Using the listing below, report all lines holding the word "that".

>> Start Record set

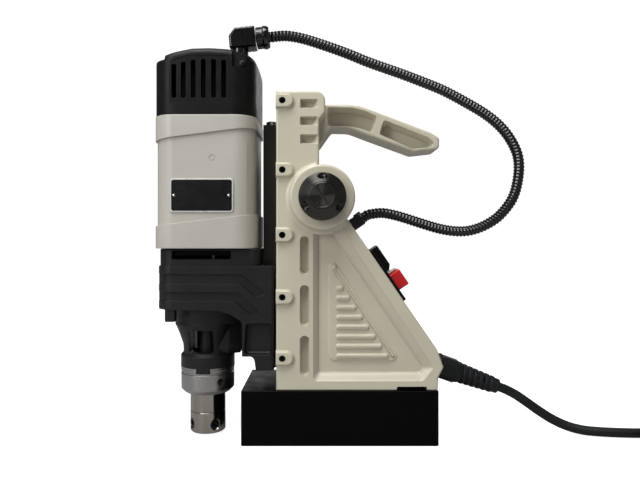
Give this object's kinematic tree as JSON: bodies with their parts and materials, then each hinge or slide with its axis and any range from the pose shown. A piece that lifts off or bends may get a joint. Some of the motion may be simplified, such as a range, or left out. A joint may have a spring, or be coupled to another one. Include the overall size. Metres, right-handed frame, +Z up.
{
  "type": "magnetic drill press",
  "caption": "Portable magnetic drill press: an electromagnet base, a cast frame with a handle, and a geared motor on a dovetail slide.",
  "frame": {"origin": "the centre of the electromagnet's working face, which stands on the steel plate", "axes": "+Z up, away from the plate; +X from the spindle side to the rear switch side; +Y away from the side with the feed hub"},
  "size_m": [0.5449, 0.19, 0.3762],
  "materials": {
    "base_enamel": "satin black enamel on machined steel",
    "cream_enamel": "satin cream enamel on cast aluminium",
    "shroud_plastic": "satin cream moulded plastic",
    "case_enamel": "satin black enamel on an aluminium casting",
    "cap_plastic": "fine-grained black moulded plastic",
    "slide_steel": "blackened ground steel",
    "bright_steel": "turned and brushed steel",
    "black_screw": "black oxide steel",
    "winding_copper": "enamelled copper wire",
    "resin": "potting resin",
    "bronze": "sintered bronze",
    "switch_plastic": "satin black moulded plastic",
    "rocker_plastic": "pale moulded plastic",
    "stop_plastic": "red moulded plastic",
    "start_plastic": "green moulded plastic",
    "board": "glass-fibre circuit board",
    "label": "black plate with a pale border",
    "conduit_plastic": "black corrugated nylon",
    "lead_rubber": "black rubber sheath"
  },
  "bodies": {
    "frame": {"magnet_body": "base_enamel", "magnet_coil_front": "winding_copper", "magnet_coil_rear": "winding_copper", "potting_front": "resin", "potting_rear": "resin", "frame_casting": "cream_enamel", "carry_handle": "cream_enamel", "rear_cover": "cream_enamel", "switch_panel": "switch_plastic", "switch_block": "switch_plastic", "control_board": "board", "gib_strip": "bronze", "gib_screw_1": "black_screw", "gib_screw_2": "black_screw", "gib_screw_3": "black_screw", "gib_screw_4": "black_screw", "gib_screw_5": "black_screw", "feed_bush_near": "bronze", "feed_bush_far": "bronze", "feed_end_cap": "case_enamel", "conduit_gland": "switch_plastic", "flexible_conduit": "conduit_plastic", "lead_strain_relief": "lead_rubber", "mains_lead": "lead_rubber", "mains_lead_coil": "lead_rubber", "mains_plug": "switch_plastic"},
    "carriage": {"slide_plate": "slide_steel", "slide_stop_screw": "black_screw", "feed_rack": "bright_steel", "gear_case": "case_enamel", "bearing_plate": "case_enamel", "spindle_neck": "case_enamel", "coolant_ring": "bright_steel", "spindle_bearing": "bright_steel", "motor_shroud": "shroud_plastic", "rating_plate": "label", "motor_cap": "cap_plastic", "stator": "bright_steel", "motor_end_frame": "cap_plastic", "armature_bearing": "bright_steel", "brush_near": "bronze", "brush_far": "bronze", "conduit_elbow": "cap_plastic", "conduit_nut": "cap_plastic"},
    "armature": {"armature": "bright_steel", "commutator": "winding_copper", "motor_fan": "cap_plastic"},
    "lay_shaft": {"lay_shaft": "bright_steel", "lay_gear": "bright_steel"},
    "spindle": {"spindle_shaft": "bright_steel", "spindle_gear": "bright_steel", "arbor_sleeve": "bright_steel", "arbor_screw_1": "black_screw", "arbor_screw_2": "black_screw"},
    "feed": {"feed_shaft": "bright_steel", "feed_hub": "bright_steel", "hub_cap": "cap_plastic"},
    "magnet_rocker": {"magnet_rocker": "rocker_plastic"},
    "stop_button": {"stop_button": "stop_plastic"},
    "start_button": {"start_button": "start_plastic"}
  },
  "joints": [
    {"name": "carriage_slide", "type": "slide", "parent": "frame", "child": "carriage", "axis": [0, 0, 1], "range_m": [0, 0.11], "deforming": ["flexible_conduit"]},
    {"name": "feed_turn", "type": "hinge", "parent": "frame", "child": "feed", "pos_m": [-0.015, 0, 0.213], "axis": [0, 1, 0], "range_deg": [0, 601]},
    {"name": "armature_spin", "type": "hinge", "parent": "carriage", "child": "armature", "pos_m": [-0.1155, 0, 0.2], "axis": [0, 0, 1], "continuous": true},
    {"name": "lay_spin", "type": "hinge", "parent": "carriage", "child": "lay_shaft", "pos_m": [-0.093, 0, 0.14], "axis": [0, 0, 1], "continuous": true},
    {"name": "spindle_spin", "type": "hinge", "parent": "carriage", "child": "spindle", "pos_m": [-0.121, 0, 0.05], "axis": [0, 0, 1], "continuous": true},
    {"name": "rocker_tilt", "type": "hinge", "parent": "frame", "child": "magnet_rocker", "pos_m": [0.03922, 0, 0.16122], "axis": [0, 1, 0], "range_deg": [-14, 0]},
    {"name": "stop_press", "type": "slide", "parent": "frame", "child": "stop_button", "axis": [-0.8246, 0, -0.5657], "range_m": [0, 0.002], "stiffness_N_per_m": 1500},
    {"name": "start_press", "type": "slide", "parent": "frame", "child": "start_button", "axis": [-0.8246, 0, -0.5657], "range_m": [0, 0.002], "stiffness_N_per_m": 1500}
  ],
  "couplings": [
    {"joint": "feed_turn", "follows": "carriage_slide", "rad_per_m": 95.238},
    {"joint": "lay_spin", "follows": "armature_spin", "ratio": -0.25},
    {"joint": "spindle_spin", "follows": "armature_spin", "ratio": 0.083333}
  ]
}
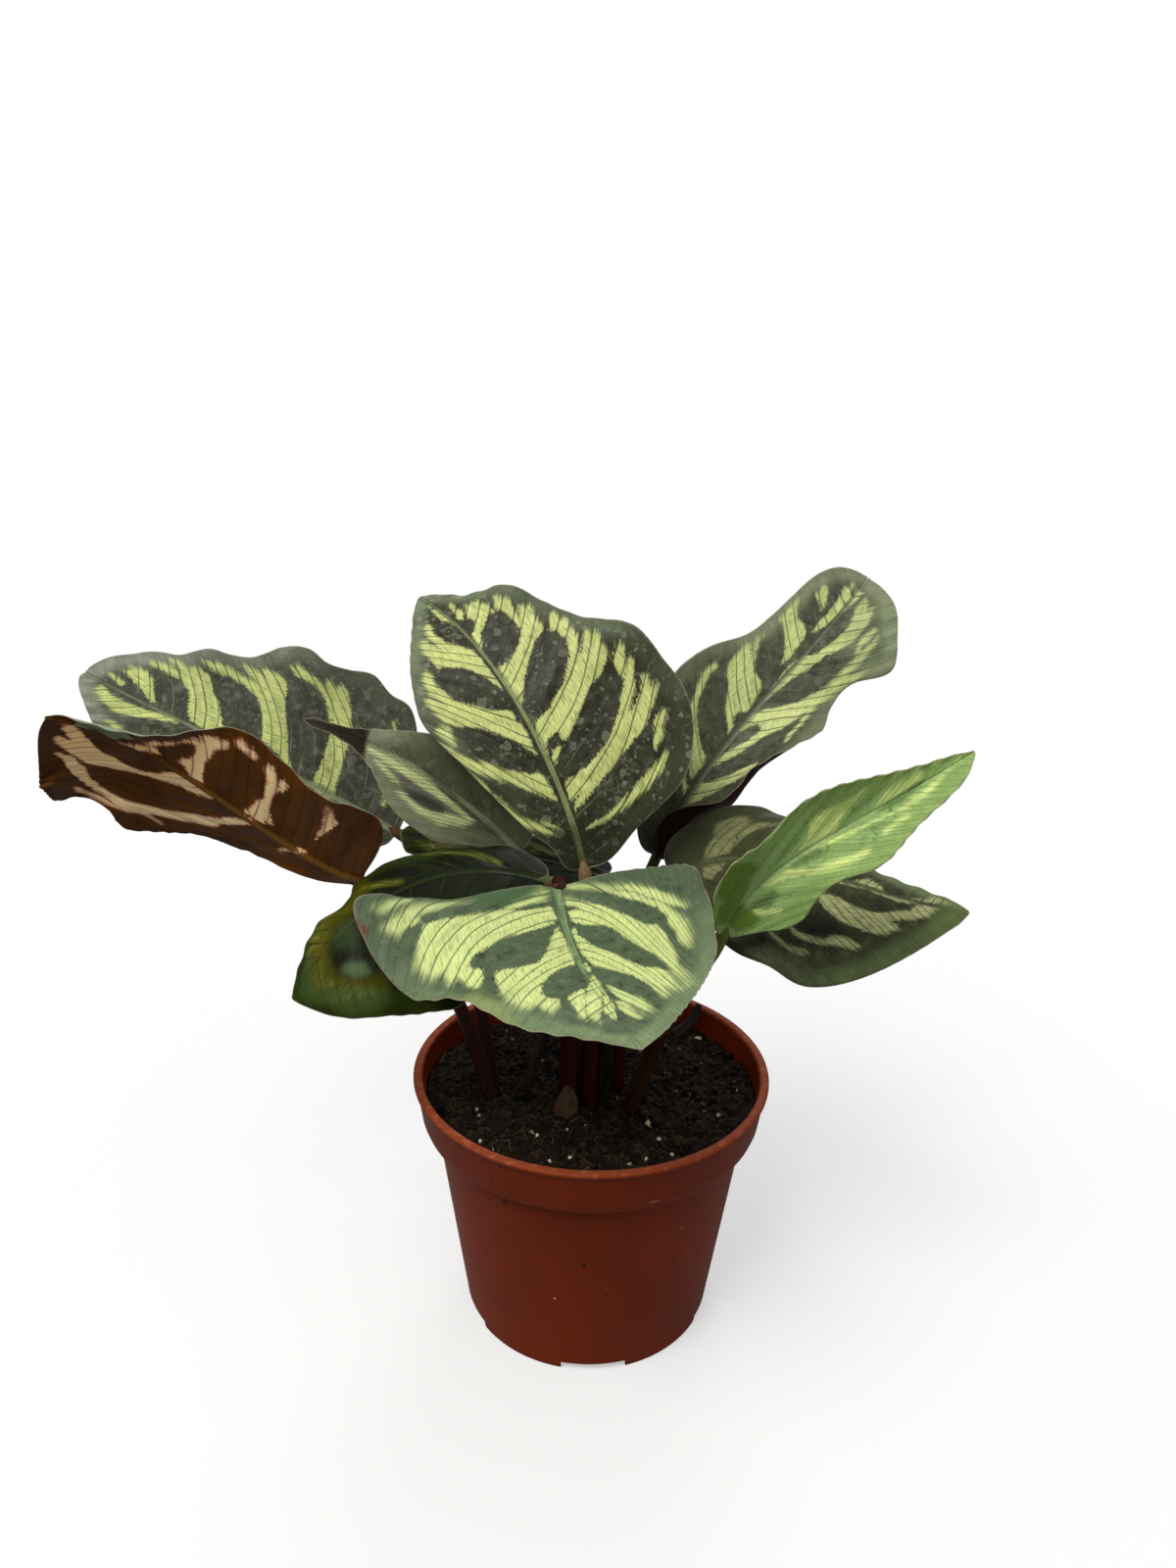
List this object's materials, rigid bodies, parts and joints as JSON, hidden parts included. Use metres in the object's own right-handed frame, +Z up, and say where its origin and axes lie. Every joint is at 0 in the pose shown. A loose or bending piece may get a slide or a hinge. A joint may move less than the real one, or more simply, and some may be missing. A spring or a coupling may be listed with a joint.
{
  "type": "potted plant",
  "caption": "Young calathea with feather-patterned green leaves on dark red stalks, growing in a small round terracotta-coloured nursery pot filled with peat.",
  "frame": {"origin": "centre of the pot's foot, on the surface the pot stands on", "axes": "+Z straight up along the pot axis; -Y toward the side the plant shows to the front; +X to the right seen from the front"},
  "size_m": [0.1551, 0.0924, 0.1285],
  "materials": {
    "pot": "semi-matt terracotta-coloured plastic",
    "soil": "moist dark peat with fibres and a few pale grains",
    "leaf": "satin leaf, dark green blotches and pale yellow-green stripes, maroon underside",
    "leaf_turned": "satin leaf turned over, maroon-brown underside with peach windows, patterned green upper side",
    "leaf_dark": "satin dark green leaf with pale stripes, maroon underside",
    "leaf_young": "satin light green young leaf with yellow-green stripes",
    "stalk": "smooth dark red-brown stalk",
    "dry_sheath": "dry papery leaf sheath",
    "dry_scrap": "rough dark plant scrap"
  },
  "bodies": {
    "root": {"pot": "pot", "soil": "soil", "leaf_centre": "leaf", "leaf_front": "leaf", "leaf_left_back": "leaf", "leaf_left_turned": "leaf_turned", "leaf_small": "leaf", "leaf_right_back": "leaf", "leaf_young": "leaf_young", "leaf_right_low": "leaf_dark", "leaf_left_low": "leaf_dark", "leaf_hidden": "leaf_dark", "stalk_centre": "stalk", "stalk_front": "stalk", "stalk_left_back": "stalk", "stalk_left_turned": "stalk", "stalk_small": "stalk", "stalk_right_back": "stalk", "stalk_young": "stalk", "stalk_right_low": "stalk", "stalk_left_low": "stalk", "stalk_hidden": "stalk", "dry_sheath_front": "dry_sheath", "dry_sheath_back": "dry_sheath", "dry_scrap": "dry_scrap"}
  },
  "joints": []
}
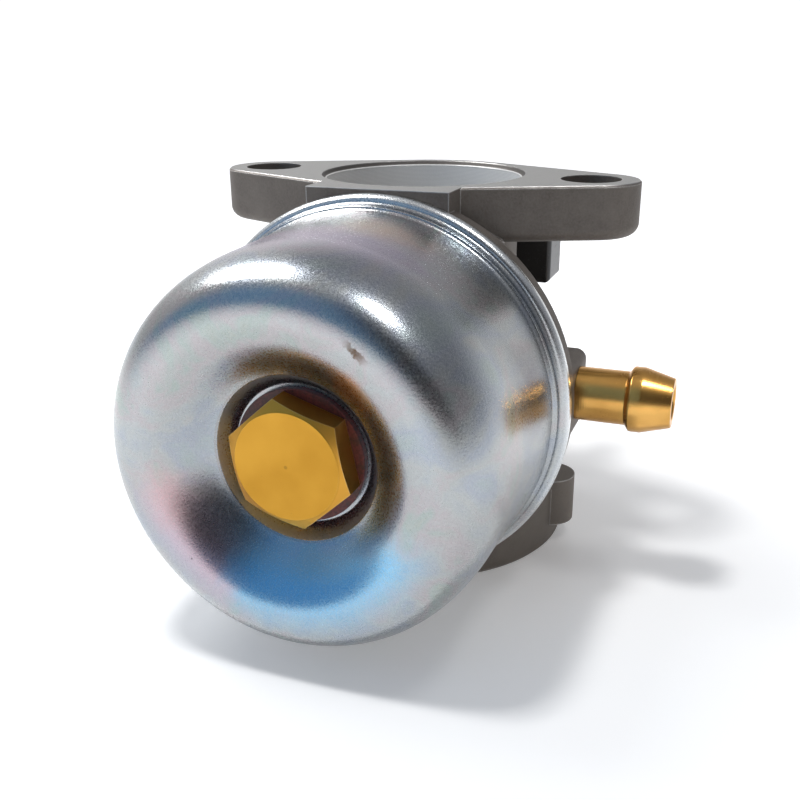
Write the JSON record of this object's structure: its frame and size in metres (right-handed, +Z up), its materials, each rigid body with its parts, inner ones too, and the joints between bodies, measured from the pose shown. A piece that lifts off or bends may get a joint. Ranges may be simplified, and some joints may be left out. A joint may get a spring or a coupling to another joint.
{
  "type": "float-bowl carburetor",
  "caption": "Small-engine carburetor: two-bolt inlet flange, throat with choke and throttle butterflies, dished float bowl held by a hexagon nut, side fuel hose tail.",
  "frame": {"origin": "centre of the outlet face, on the throat axis; it stands on this face", "axes": "+Z up the throat towards the inlet flange, -Y along the bowl's axis to its nut, +X towards the fuel hose tail"},
  "size_m": [0.0638, 0.069, 0.0497],
  "materials": {
    "cast_body": "sand-grey die casting, satin",
    "plated_bowl": "bright zinc plate, satin",
    "black_rubber": "matt",
    "nut_brass": "satin turned face",
    "red_fibre": "fibre",
    "brass": "turned",
    "plug_metal": "pressed",
    "barb_brass": "turned, bright",
    "seat_rubber": "matt",
    "steel": "ground",
    "spring_steel": "drawn wire",
    "felt": "felt",
    "black_plastic": "glossy moulding",
    "choke_plate_plastic": "moulded",
    "float_plastic": "moulded",
    "needle_metal": "turned",
    "plated_screw": "zinc plated"
  },
  "bodies": {
    "carburetor": {"carburetor_body": "cast_body", "float_bowl": "plated_bowl", "bowl_gasket": "black_rubber", "bowl_nut": "nut_brass", "bowl_nut_washer": "red_fibre", "main_nozzle": "brass", "pilot_jet": "brass", "pilot_jet_plug": "plug_metal", "progression_plug": "plug_metal", "fuel_inlet_barb": "barb_brass", "needle_seat": "seat_rubber", "float_hinge_pin": "steel", "throttle_return_spring": "spring_steel", "idle_screw_spring": "spring_steel", "throttle_felt_washer": "felt", "choke_felt_washer": "felt"},
    "throttle": {"throttle_shaft": "steel", "throttle_lever": "black_plastic", "throttle_plate": "brass", "throttle_plate_screw": "steel"},
    "choke": {"choke_shaft": "black_plastic", "choke_plate": "choke_plate_plastic", "choke_plate_screw": "steel"},
    "float_assembly": {"float": "float_plastic", "needle_clip": "spring_steel"},
    "needle": {"inlet_needle": "needle_metal"},
    "idle_screw": {"idle_speed_screw": "plated_screw"}
  },
  "joints": [
    {"name": "throttle_hinge", "type": "hinge", "parent": "carburetor", "child": "throttle", "pos_m": [0, 0, 0.014], "axis": [0, -1, 0], "range_deg": [0, 75], "stiffness_Nm_per_rad": 0.008, "springref_deg": -28.65, "deforming": ["throttle_return_spring"]},
    {"name": "choke_hinge", "type": "hinge", "parent": "carburetor", "child": "choke", "pos_m": [0, 0, 0.0375], "axis": [0, -1, 0], "range_deg": [0, 80]},
    {"name": "float_hinge", "type": "hinge", "parent": "carburetor", "child": "float_assembly", "pos_m": [0.01725, -0.0219, 0.0247], "axis": [0, 0, 1], "range_deg": [0, 6]},
    {"name": "needle_slide", "type": "slide", "parent": "carburetor", "child": "needle", "axis": [0, -1, 0], "range_m": [0, 0.0005]},
    {"name": "idle_screw_turn", "type": "hinge", "parent": "carburetor", "child": "idle_screw", "pos_m": [-0.008, 0.0188, 0.022], "axis": [0, 0, 1], "range_deg": [0, 1080]}
  ],
  "couplings": [
    {"joint": "needle_slide", "follows": "float_hinge", "m_per_rad": 0.0045}
  ]
}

>> End Record set

__Answer for the task__:
Give this object's kinematic tree as JSON: bodies with their parts and materials, then each hinge or slide with its axis and any range from the pose shown. A piece that lifts off or bends may get a joint. Some of the motion may be simplified, such as a range, or left out. A joint may have a spring, or be coupled to another one. Include the overall size. Metres, right-handed frame, +Z up.
Write the JSON record of this object's structure: its frame and size in metres (right-handed, +Z up), its materials, each rigid body with its parts, inner ones too, and the joints between bodies, measured from the pose shown. A piece that lifts off or bends may get a joint. Ranges may be simplified, and some joints may be left out. A joint may get a spring or a coupling to another joint.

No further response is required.